Corey Miller never pressured Christian into playing football. Even when his son was playing soccer and toying around with skateboarding, he let his son pursue his interests.
“I had to be really careful,” Corey Miller said. “Being with the Giants and being around a lot of other pro athletes who had kids, sometimes you can hear stories of the pressure. Because, as a man, you want your son to be like dad. Sometimes that can be overwhelming to a kid. I had to learn that because it can turn them away.
“The people putting the pressure, ‘Oh, you’re so-and-so’s son, well I know you’re going to be great.’ Or even in little league, ‘Oh you’re Corey’s son? You’ve got to be good.’ That comes with a lot of stress and anxiety, so I would always talk to him about it. I wanted him to play deep down, what dad wouldn’t, but I had to be really careful about how much I pushed it on him.
“I wanted him to love it for himself.”
Marlon Humphrey ran track and played football in high school.
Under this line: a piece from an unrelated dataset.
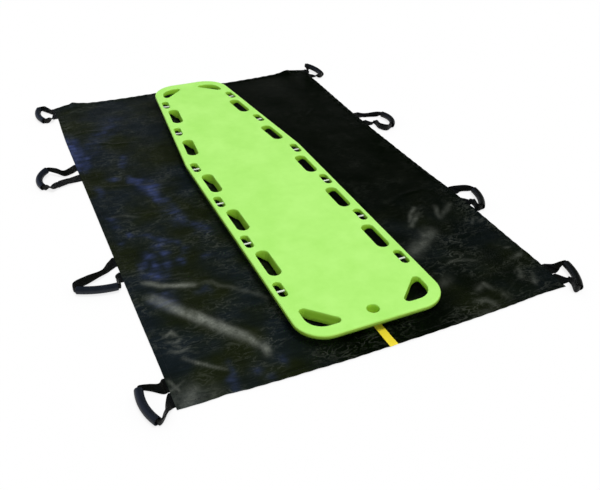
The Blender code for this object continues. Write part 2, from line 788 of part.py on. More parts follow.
def build_board_shell(axis):
    mesh_data = bmesh.new()
    low, high = add_prism(mesh_data, board_outline(0.0), RIM_BOTTOM, BOARD_TOP)
    for ring, rounding, segments in ((high, RIM_TOP_ROUNDING, 3), (low, RIM_BOTTOM_ROUNDING, 2)):
        ring_set = set(ring)
        edges = [edge for edge in mesh_data.edges if edge.verts[0] in ring_set and edge.verts[1] in ring_set]
        bmesh.ops.bevel(mesh_data, geom=edges, offset=rounding, segments=segments,
                        profile=0.5, affect='EDGES')
    shell = make_object("board_shell", mesh_data, board_material, axis, smooth_angle=40)
    add_boolean(shell, make_cutter("hull", build_hull(), axis), 'UNION')
    for side, name in ((-1, "runner_left"), (1, "runner_right")):
        runner_data = bmesh.new()
        add_prism(runner_data, runner_outline(side), RUNNER_BOTTOM, BOARD_BOTTOM + BOARD_WALL / 2)
        add_boolean(shell, make_cutter(name, runner_data, axis), 'UNION')
    openings = bmesh.new()
    add_slots(openings, HANDHOLD_STATIONS, HANDHOLD_LENGTH, HANDHOLD_WIDTH, HANDHOLD_INSET)
    add_slots(openings, PIN_SLOT_STATIONS, PIN_SLOT_LENGTH, PIN_SLOT_WIDTH, PIN_SLOT_INSET)
    add_corner_holds(openings)
    hole_centre = board_place(0.0, -BOARD_LENGTH / 2 + HANGING_HOLE_END_WALL + HANGING_HOLE_DIAMETER / 2)
    add_prism(openings, circle_outline(hole_centre, HANGING_HOLE_DIAMETER / 2, 2 * ROD_SIDES),
              BOARD_BOTTOM - CUT_MARGIN, BOARD_TOP + CUT_MARGIN)
    add_boolean(shell, make_cutter("board_openings", openings, axis), 'DIFFERENCE')
    sockets = bmesh.new()
    for station in PIN_SLOT_STATIONS:
        for side in (-1, 1):
            start, end = pin_ends(station, side, PIN_SOCKET_DEPTH + TOUCH_GAP)
            add_rod(sockets, start, end, PIN_DIAMETER / 2 + TOUCH_GAP)
    add_boolean(shell, make_cutter("pin_sockets", sockets, axis), 'DIFFERENCE')
    cavity = bmesh.new()
    add_prism(cavity, core_outline(0.0), BOARD_BOTTOM + BOARD_WALL, BOARD_TOP - BOARD_WALL)
    add_boolean(shell, make_cutter("foam_cavity", cavity, axis), 'DIFFERENCE')
    plug_hole = bmesh.new()
    add_prism(plug_hole, circle_outline(plug_centre(), PLUG_DIAMETER / 2 + TOUCH_GAP, 2 * ROD_SIDES),
              BOARD_BOTTOM - CUT_MARGIN, BOARD_BOTTOM + BOARD_WALL + CUT_MARGIN)
    add_boolean(shell, make_cutter("plug_hole", plug_hole, axis), 'DIFFERENCE')
    return shell


def build_board(root_axis):
    lift_axis = make_axis("board_lift", (BOARD_CENTRE[0], BOARD_CENTRE[1], BOARD_BOTTOM), root_axis)
    build_board_shell(lift_axis)
    build_foam(lift_axis)
    build_pins("pin_left", -1, lift_axis)
    build_pins("pin_right", 1, lift_axis)


def build_sheet(root_axis):
    build_centre_panel(root_axis)
    build_centre_stripe(root_axis)
    wing_axes = {}
    for side, name in ((-1, "left"), (1, "right")):
        wing_axes[side] = make_axis("fold_" + name, (side * PANEL_HALF, 0.0, FOLD_HEIGHT), root_axis)
        build_wing("sheet_wing_" + name, side, wing_axes[side])
    return wing_axes


clear_scene()
sheet_material = make_material("coated sheet", (0.012, 0.013, 0.016), 0.35)
stripe_material = make_material("yellow tape", (0.92, 0.76, 0.05), 0.45)
webbing_material = make_material("nylon webbing", (0.008, 0.008, 0.009), 0.75)
hose_material = make_material("rubber hose", (0.014, 0.016, 0.022), 0.45)
board_material = make_material("moulded polyethylene", (0.42, 0.88, 0.18), 0.45)
pin_material = make_material("white pin", (0.85, 0.87, 0.82), 0.35)
foam_material = make_material("foam", (0.75, 0.66, 0.42), 0.9)
cutter_material = make_material("cutter", (1.0, 0.2, 0.1), 0.8)

root = make_axis("stretcher", (0.0, 0.0, 0.0))
wings = build_sheet(root)
build_handles(wings)
build_board(root)
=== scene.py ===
# Soft stretcher: a coated carrying sheet with eight webbing handles, and the spine board lying on it.
# Metres, +Z up. -Y is the head end and +Y the foot end; left is -X, as seen from the head end.
import math

import bmesh
import bpy
import numpy as np
from mathutils import Matrix, Vector, geometry, kdtree


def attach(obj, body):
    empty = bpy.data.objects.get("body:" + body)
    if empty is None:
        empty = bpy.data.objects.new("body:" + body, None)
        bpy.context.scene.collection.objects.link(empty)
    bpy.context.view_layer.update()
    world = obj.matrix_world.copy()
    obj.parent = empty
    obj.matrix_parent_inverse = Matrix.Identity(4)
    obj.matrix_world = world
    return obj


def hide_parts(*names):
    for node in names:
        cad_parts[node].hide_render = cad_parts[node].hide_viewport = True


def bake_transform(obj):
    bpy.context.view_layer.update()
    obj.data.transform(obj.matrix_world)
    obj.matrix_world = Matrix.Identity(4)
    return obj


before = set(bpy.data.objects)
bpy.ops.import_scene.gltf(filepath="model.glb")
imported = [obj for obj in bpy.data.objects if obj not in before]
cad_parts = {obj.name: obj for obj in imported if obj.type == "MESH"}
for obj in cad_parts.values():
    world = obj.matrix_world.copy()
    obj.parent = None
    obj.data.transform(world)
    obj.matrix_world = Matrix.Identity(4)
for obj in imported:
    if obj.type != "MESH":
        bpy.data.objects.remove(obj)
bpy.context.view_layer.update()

scene = bpy.context.scene

# Camera, at the photograph's place
camera = {
    "place": (-0.8493, -2.1463, 1.3199),
    "azimuth": -25.2345,
    "elevation": 34.912,
    "roll": 0.9587,
    "lens": 42.673,
    "sensor": 36.0,
}


def cameraAxes():
    # the directions that are right, up and backward in the picture
    azimuth, elevation, roll = (math.radians(camera[key]) for key in ("azimuth", "elevation", "roll"))
    back = Vector((math.sin(azimuth) * math.cos(elevation), -math.cos(azimuth) * math.cos(elevation),
                   math.sin(elevation)))
    level = Vector((math.cos(azimuth), math.sin(azimuth), 0.0))
    rise = back.cross(level)
    right = math.cos(roll) * level + math.sin(roll) * rise
    return right, -math.sin(roll) * level + math.cos(roll) * rise, back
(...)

He first starting gaining attention his sophomore season at Hoover. He was a five-star recruit and knew he’d have a hard time saying no to Alabama.
Marlon didn’t fully appreciate who his dad really was until he got to Alabama himself.
“I fully figured out who my dad was and what he was to so many people when I had my first fan day when I was a freshman,” Marlon Humphrey said. “Some of the people would come up and I would sign my name right next to his name, and they would say, ‘I got this back in 1985.’
“It always amazed me how someone could keep something that long that was probably just sitting in a cabinet or on a shelf and then his son comes up and I can sign right next to him. That always made me feel pretty special.”
Bobby Humphrey couldn’t be prouder of his son’s accomplishments. It’s important to him that Marlon stand on his own deeds.
“My kids never really knew who I was,” Bobby said. “I was just dad. I never tried to explain to them who I was. I never pushed them to play football. I was just dad.”